Eola gyms, he maintains, offer the best quality services, ranging from consultations on nutrition, individual training programs and individual trainers. “Besides, our chain is innovation-oriented, and dictates the fashion in this facet,” Vilkas asserted.
He admits that, price-wise, Eola clubs charge “slightly higher” prices than others, but, he stresses, in comparison with other clubs in the quality-price ratio, the Eola clubs score better.
Vilkas says that the downturn has ill-affected the chain, however, he did not elaborate, maintaining, “We have adapted to the economic difficulties.”

Among the services the chain’s sports clubs provide are aerobics, callanetics, pilates - a physical fitness system developed in the early 20th century by Joseph Pilates in Germany, the UK and the USA. The sports clubs also offer yoga, zumba (dance aerobics craze), body-pump, body-balance bike aerobics and martial arts.
All these services in Eola’s 3 sports clubs are provided by 30 staffers who have been, Vilkas maintains, carefully chosen and trained. The chain is looking forward to opening a new sports club in October.
“It will cater especially to women, and be a new, of this kind, club in Lithuania, as we are going to introduce some industry novelties in it,” Vilkas said.

His ultimate rival, owner of the Apelsinas sports club chain and Kitonija Gym, Tomas Kesminas, says that the sports club market in Klaipeda is “quite different.”
“With the bike lanes stretching across the city, many crisis-hit people, who attended sports clubs, have quit them, choosing riding bikes as an alternative, particularly in summer,” he says.
The sports businessman admits he closed down one sports club, at the peak of the crisis, in the city. “The costs of the club’s operation were just too high,” Kesminas says.

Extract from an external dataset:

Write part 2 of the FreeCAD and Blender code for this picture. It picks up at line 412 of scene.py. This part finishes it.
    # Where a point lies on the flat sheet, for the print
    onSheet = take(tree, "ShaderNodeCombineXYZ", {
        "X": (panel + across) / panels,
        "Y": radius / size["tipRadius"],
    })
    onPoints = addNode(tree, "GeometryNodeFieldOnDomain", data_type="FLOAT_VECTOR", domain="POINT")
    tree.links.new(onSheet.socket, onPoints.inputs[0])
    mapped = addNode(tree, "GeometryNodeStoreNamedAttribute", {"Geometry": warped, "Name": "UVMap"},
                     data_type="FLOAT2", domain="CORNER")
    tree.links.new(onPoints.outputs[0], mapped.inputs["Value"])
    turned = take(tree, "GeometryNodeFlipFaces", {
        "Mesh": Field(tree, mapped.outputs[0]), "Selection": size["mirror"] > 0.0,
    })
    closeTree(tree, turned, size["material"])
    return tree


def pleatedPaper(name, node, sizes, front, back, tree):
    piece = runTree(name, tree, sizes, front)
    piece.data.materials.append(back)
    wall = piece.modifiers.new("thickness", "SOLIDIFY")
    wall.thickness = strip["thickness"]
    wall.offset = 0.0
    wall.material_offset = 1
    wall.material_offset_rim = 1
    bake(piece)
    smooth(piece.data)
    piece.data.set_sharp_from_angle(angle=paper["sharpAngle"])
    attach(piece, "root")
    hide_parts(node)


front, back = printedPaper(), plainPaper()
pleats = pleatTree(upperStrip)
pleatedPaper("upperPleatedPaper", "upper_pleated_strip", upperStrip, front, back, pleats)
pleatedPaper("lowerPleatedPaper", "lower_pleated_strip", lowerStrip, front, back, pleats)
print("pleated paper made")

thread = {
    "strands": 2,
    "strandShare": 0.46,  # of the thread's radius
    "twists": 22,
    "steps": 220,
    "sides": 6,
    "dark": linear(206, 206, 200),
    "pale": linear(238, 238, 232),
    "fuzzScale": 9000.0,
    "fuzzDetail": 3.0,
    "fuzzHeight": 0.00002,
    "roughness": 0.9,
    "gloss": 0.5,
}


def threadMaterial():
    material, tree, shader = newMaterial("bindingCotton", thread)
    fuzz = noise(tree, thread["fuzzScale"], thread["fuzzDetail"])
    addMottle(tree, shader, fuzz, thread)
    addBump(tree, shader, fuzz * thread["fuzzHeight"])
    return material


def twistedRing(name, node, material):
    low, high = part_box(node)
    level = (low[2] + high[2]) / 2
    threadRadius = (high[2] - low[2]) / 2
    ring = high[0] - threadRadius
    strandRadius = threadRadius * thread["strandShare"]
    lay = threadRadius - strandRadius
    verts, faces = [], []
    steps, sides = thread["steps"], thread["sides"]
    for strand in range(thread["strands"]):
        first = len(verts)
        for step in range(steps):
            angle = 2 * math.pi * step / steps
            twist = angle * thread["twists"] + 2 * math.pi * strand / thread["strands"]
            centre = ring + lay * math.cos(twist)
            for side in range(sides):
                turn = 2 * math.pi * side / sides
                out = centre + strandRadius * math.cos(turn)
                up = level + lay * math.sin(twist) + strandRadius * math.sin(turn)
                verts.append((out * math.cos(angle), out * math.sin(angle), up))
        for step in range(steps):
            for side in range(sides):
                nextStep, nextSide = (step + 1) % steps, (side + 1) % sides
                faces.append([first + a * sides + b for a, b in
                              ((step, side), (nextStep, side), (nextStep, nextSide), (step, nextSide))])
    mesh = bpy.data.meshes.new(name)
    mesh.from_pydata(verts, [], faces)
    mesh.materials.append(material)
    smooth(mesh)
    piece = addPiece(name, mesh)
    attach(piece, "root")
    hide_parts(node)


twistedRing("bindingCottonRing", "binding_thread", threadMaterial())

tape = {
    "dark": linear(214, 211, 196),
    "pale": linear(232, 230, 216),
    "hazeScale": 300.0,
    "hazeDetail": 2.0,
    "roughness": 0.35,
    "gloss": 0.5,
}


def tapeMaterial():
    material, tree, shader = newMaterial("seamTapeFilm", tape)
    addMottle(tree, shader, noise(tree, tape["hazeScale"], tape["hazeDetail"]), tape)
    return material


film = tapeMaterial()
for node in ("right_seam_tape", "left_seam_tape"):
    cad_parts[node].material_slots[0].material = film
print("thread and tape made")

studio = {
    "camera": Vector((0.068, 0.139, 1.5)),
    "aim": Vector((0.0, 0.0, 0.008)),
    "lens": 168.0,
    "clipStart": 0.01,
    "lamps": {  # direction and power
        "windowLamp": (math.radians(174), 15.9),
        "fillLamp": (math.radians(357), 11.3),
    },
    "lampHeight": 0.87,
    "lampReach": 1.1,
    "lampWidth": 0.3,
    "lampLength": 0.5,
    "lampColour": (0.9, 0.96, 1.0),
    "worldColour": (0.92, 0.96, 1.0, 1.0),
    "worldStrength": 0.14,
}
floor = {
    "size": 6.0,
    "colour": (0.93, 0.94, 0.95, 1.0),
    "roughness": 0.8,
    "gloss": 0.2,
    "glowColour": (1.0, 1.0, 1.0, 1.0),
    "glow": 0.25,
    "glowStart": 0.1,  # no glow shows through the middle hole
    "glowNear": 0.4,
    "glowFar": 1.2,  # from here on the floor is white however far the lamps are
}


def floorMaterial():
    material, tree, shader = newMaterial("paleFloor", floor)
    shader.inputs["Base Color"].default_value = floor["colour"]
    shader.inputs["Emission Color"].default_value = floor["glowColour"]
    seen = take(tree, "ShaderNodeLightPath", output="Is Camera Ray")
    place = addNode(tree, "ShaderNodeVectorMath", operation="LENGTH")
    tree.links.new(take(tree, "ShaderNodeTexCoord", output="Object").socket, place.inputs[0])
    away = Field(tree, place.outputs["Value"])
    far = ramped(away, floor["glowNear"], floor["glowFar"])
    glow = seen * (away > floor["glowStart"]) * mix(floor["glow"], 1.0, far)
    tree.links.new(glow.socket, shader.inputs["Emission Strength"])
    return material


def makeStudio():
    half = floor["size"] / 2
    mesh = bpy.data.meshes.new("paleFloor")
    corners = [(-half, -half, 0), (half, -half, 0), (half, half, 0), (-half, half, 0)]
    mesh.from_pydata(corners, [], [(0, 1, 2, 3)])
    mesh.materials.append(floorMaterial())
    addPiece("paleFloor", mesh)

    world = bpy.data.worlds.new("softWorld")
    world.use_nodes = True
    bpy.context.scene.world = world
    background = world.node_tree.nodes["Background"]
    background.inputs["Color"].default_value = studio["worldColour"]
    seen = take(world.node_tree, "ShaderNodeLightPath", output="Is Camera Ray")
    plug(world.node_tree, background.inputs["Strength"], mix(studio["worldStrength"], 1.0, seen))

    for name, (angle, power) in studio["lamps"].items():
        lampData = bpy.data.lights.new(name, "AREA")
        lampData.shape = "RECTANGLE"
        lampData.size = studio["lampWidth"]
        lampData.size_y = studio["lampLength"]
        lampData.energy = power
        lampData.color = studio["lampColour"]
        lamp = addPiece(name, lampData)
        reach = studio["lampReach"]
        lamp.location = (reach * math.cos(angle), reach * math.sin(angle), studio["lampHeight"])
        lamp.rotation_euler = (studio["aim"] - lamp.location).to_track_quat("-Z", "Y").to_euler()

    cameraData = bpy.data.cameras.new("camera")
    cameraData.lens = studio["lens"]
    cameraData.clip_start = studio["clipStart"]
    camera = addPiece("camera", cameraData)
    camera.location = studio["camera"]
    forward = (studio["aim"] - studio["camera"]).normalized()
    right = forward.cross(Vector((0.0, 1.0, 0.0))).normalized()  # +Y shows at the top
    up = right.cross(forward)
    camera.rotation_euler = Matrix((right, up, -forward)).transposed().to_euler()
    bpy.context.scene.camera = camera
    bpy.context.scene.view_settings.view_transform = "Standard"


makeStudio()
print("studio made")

Asked about the most sought-after training, the Apelsinas owner says that callanetics prevails. The aerobics program is named after Callan Pinckney, who started an exercise revolution in the 1980s with her introduction of The Callanetics Exercise Method in the United States. “I would say women are particularly conscious about their health, sex appeal and procedures of healthfulness. Therefore, sports clubs for women are popping up, and Klaipeda is not an exception in that sense. Women prefer to exercise in a cozy environment, mingling and socializing while engaged in the aerobics,” Kesminas said.

He is not surprised at women’s whim to sweat it off (or to glow it off) in all-women-no-men clubs. “Well, imagine, a woman comes to a sports club, she sweats hard on the treadmill, her hair gets disheveled and then she sees her male neighbor in the doorway. How can she handle this, looking so bad?” Kesminas smirks. He adds, seriously: “My experience is that women feel much better in sports clubs where there are no men around.”

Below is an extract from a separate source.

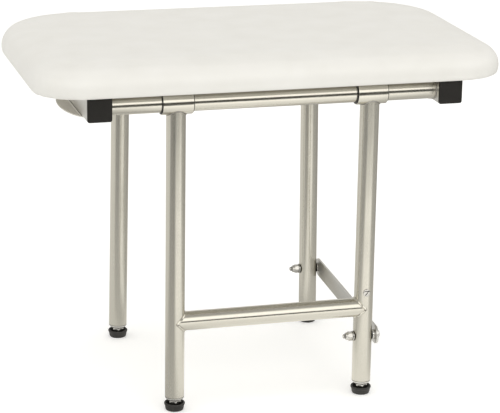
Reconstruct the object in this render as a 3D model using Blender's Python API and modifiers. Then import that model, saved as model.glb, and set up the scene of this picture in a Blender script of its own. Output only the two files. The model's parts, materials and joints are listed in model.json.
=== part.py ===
"""Padded shower stool with folding tube legs.

A cushioned seat is bolted to two square steel arms. Two round cross tubes
are welded between the arms. The front legs, an H of round tube, turn on the
front cross tube, and the rear legs turn on the rear one. A flat link bar on
the right joins the two leg frames low down, so that they swing together and
stay parallel. Every leg stands on a levelling foot that screws in and out.

X runs to the right, Y to the back and Z up. The origin is on the floor,
below the middle of the seat. All sizes are in metres.
"""

import math

import bmesh
import bpy
from mathutils import Matrix, Vector

OBJECT_NAME = "shower_stool"

# ---- driving dimensions ----------------------------------------------------

# seat cushion
SEAT_WIDTH = 0.626
SEAT_DEPTH = 0.378
SEAT_UNDERSIDE = 0.434
PAD_THICKNESS = 0.040
PAD_FRONT_CORNER = 0.060
PAD_REAR_CORNER = 0.110
PAD_TOP_ROLL = 0.026
PAD_BOTTOM_ROLL = 0.008

# board inside the cushion
BOARD_THICKNESS = 0.012
BOARD_MARGIN = 0.018

# square arms, as tall as the sleeves are wide
ARM_WALL = 0.0020
ARM_CORNER = 0.0030
ARM_INSET = 0.0805
ARM_FRONT_OVERHANG = 0.020
ARM_REAR_OVERHANG = 0.022
CAP_PLATE = 0.0035
CAP_EDGE = 0.0012
CAP_PLUG_LENGTH = 0.012
CAP_EDGE_ANGLE = math.radians(60.0)

# round tubes
TUBE_OUTER = 0.0254
TUBE_WALL = 0.0015

# pivots of the two leg frames, inside the cushion's front and rear edges
FRONT_PIVOT_INSET = 0.035
REAR_PIVOT_INSET = 0.053

# legs
FRONT_LEG_SPACING = 0.259
REAR_LEG_SPACING_TOP = 0.2755
REAR_LEG_SPACING_FLOOR = 0.2865
CROSS_BAR_HEIGHT = 0.1225

# sleeves and their nylon bushes
SLEEVE_WALL = 0.0015
FRONT_SLEEVE_LENGTH = 0.040
REAR_SLEEVE_OVERHANG = 0.020
BUSH_WALL = 0.001075
BUSH_DEPTH = 0.014
BUSH_FLANGE = 0.0008
BUSH_FLANGE_STEP = 0.0012

# link bar and its bolts
LINK_HEIGHT = 0.082
LINK_WIDTH = 0.0254
LINK_THICKNESS = 0.003
LINK_GAP_REAR = 0.0024
LINK_GAP_FRONT = 0.0044
LINK_BOLT_RADIUS = 0.0030
LINK_HEAD_RADIUS = 0.0058
LINK_HEAD_HEIGHT = 0.0030
LINK_NUT_FLATS = 0.0110
LINK_NUT_HEIGHT = 0.0065
LINK_DOME_HEIGHT = 0.0035
LINK_CROWN_SHARE = 0.96
LINK_WASHER_RADIUS = 0.0068
LINK_WASHER_THICKNESS = 0.0014
LINK_TIP_LENGTH = 0.0030
LINK_SPACER_RADIUS = 0.0065

# slotted screw on the front right leg
SCREW_HEIGHT = 0.146
SCREW_SHANK_RADIUS = 0.0020
SCREW_SHANK_LENGTH = 0.0075
SCREW_HEAD_RADIUS = 0.0050
SCREW_HEAD_HEIGHT = 0.0024
SCREW_SLOT_WIDTH = 0.0012
SCREW_SLOT_DEPTH = 0.0011
SCREW_SLOT_ANGLE = math.radians(40.0)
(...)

The sports entrepreneuer says he is not planning a major change in the operation of the chain. “I am not sure what a double-dip recession can bring,” he says matter-of-factly.
Aiste Guste, owner of Stimulus, an aerobics training studio in Vilnius, concurs with Kesminas on the rise of women’s fitness clubs. “No doubt, they are very trendy. Women feel fewer inferiority complexes when training in a man-less environment,” she says, agreeing.

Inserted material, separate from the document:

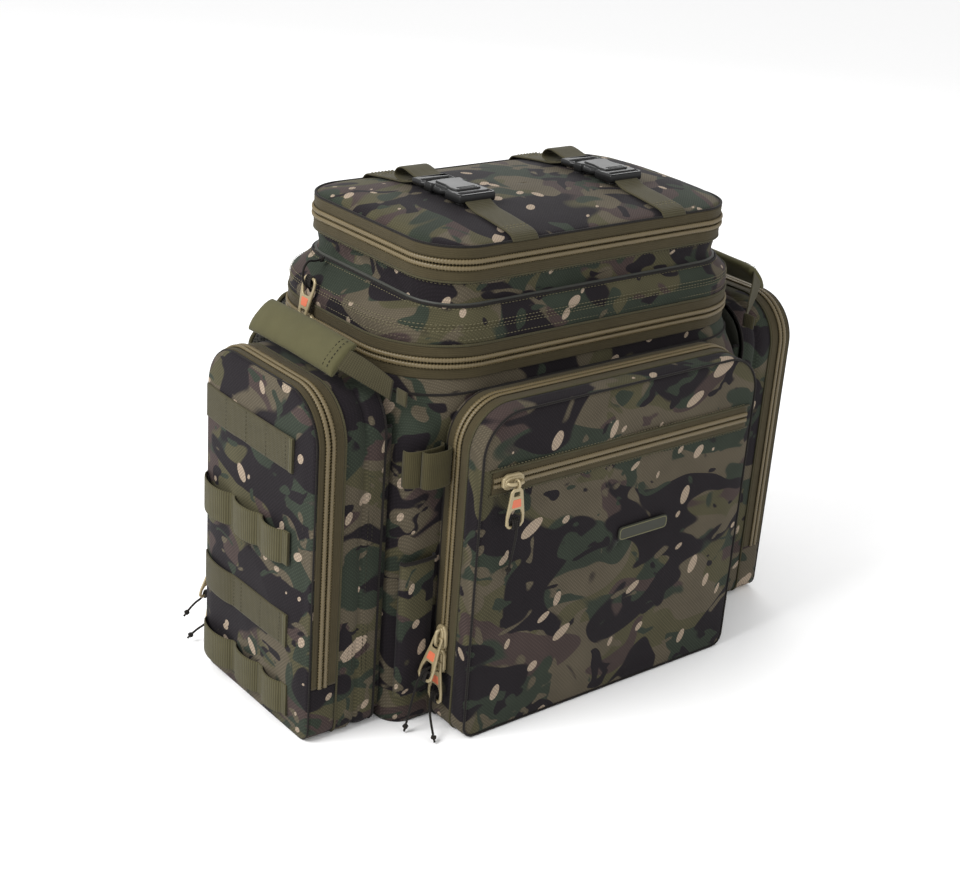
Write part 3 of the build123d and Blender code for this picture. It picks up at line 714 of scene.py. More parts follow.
def zip_side(name, loop, place, seam, way, width, sill=None, count=300, ruffle=0.0):
    """One tape of a zip round a loop, with its row of teeth at the seam. The teeth sink along the rear hinge."""
    proud, gap = 1.5, 0.3
    ribs = [(0.0, 0.0), (0.4, 0.5), (3.6, 0.6), (6.0, 0.6), (6.6, 1.0), (7.4, 0.8), (8.6, 1.0), (10.0, 0.8),
            (11.2, 1.0), (12.6, 0.8), (14.0, 1.05), (width - 0.3, 0.9), (width, 0.0)]
    profile = [(loop, proud * high - (0.0 if 0 < off < width else 0.4), seam + way * (gap + off), ruffle)
               for off, high in ribs if off <= width]
    profile += [(loop, -2.0, seam + way * (gap + width), 0), (loop, -2.0, seam + way * gap, 0)]
    flat = place is plan
    tape = loft(name, profile, place, count, TAPE, sill, grain=(30, 30, 8), seed=seam * 0.1, still=flat)
    start = loop.reach(sill) if sill else 0.0

    def at(s):
        p, normal = loop.at(start + s)
        rise = proud + 0.6 - (3.6 * smooth((p.y - REAR_HINGE) / 10) if flat else 0)
        teeth_at = seam + way * COIL_OFFSET
        centre = place(p + normal * rise, teeth_at)
        outwards, along = place(p + normal * (rise + 1), teeth_at), place(p + normal * rise, teeth_at + way)
        return centre, outwards - centre, along - centre

    teeth = coil(name + "_teeth", at, loop.length - 2 * start, sill is None)
    return join(name, [tape, teeth])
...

The Vilnius resident opened her women-oriented fitness studio in the crisis years, but managed to go through it with little adverse impact. “It is because the women that attended the studio favored their sports activity over others,” Guste infers.
In the beginning, she says, she catered to both sexes, but soon she gave up her men’s training studio due to an insufficient number of patrons. “It was too expensive to have separate premises for a few men,” Guste said.

The Stimulus owner is planning to open a new training studio in the old heart of Vilnius soon. “It will offer not only regular services, but also ballet exercising – a training method adopted from ballet dancers,” she explained.
Martial arts clubs are also popular in the country, traditionally known for its love for basketball.

“However, there is a different approach to karate in Lithuania and abroad. In Lithuania, people enrolling in karate training want to achieve desirable results – being able to lift their legs over their heads or climb the walls – very fast; meanwhile, abroad, karate learners are eager to open up the secrets of the martial arts little by little, not hurrying. Once people realize they will have to put much effort into the training, they often give up here,” Norbertas Motiejunas, head of karate club Danas, said to He says that, in this sense, Vilnius’ residents are particularly pampered.
Zivile Miskinyte, owner of leisure center “7 muzos” in Vilnius, notices that Lithuania has very weak traditions of wellness. “We can see them only in the big cities,” she maintains, adding: “Altogether, speaking of sport clubs, the demand equals the supply, even in Vilnius.”

“7 muzos” is a family-oriented leisure center, which offers activities ranging from fitness and aerobics to artistic nurturing. And beyond that – English classes as well.
The family center owner says she enjoys a constant clientele that has withstood the crisis without sacrificing the activities in the center. “The downturn has served well in differentiating the people who want to pay for plush and glitzy fitness studios, and those who want to pay for the quality of the wellness programs and the skills of the trainers,” Miskinyte emphasized to The Baltic Times.

The center, in its four studios, offers pilates, callanetics, classic dance and yoga classes, as well as traditional aerobics and weight-lifting. The prices for most of the training programs average 100-150 litas.
Though sports club owners maintain that they all have chipped away a part of the market, it seems that the prospects for sports club chains and those smaller clubs with niche activities are the best.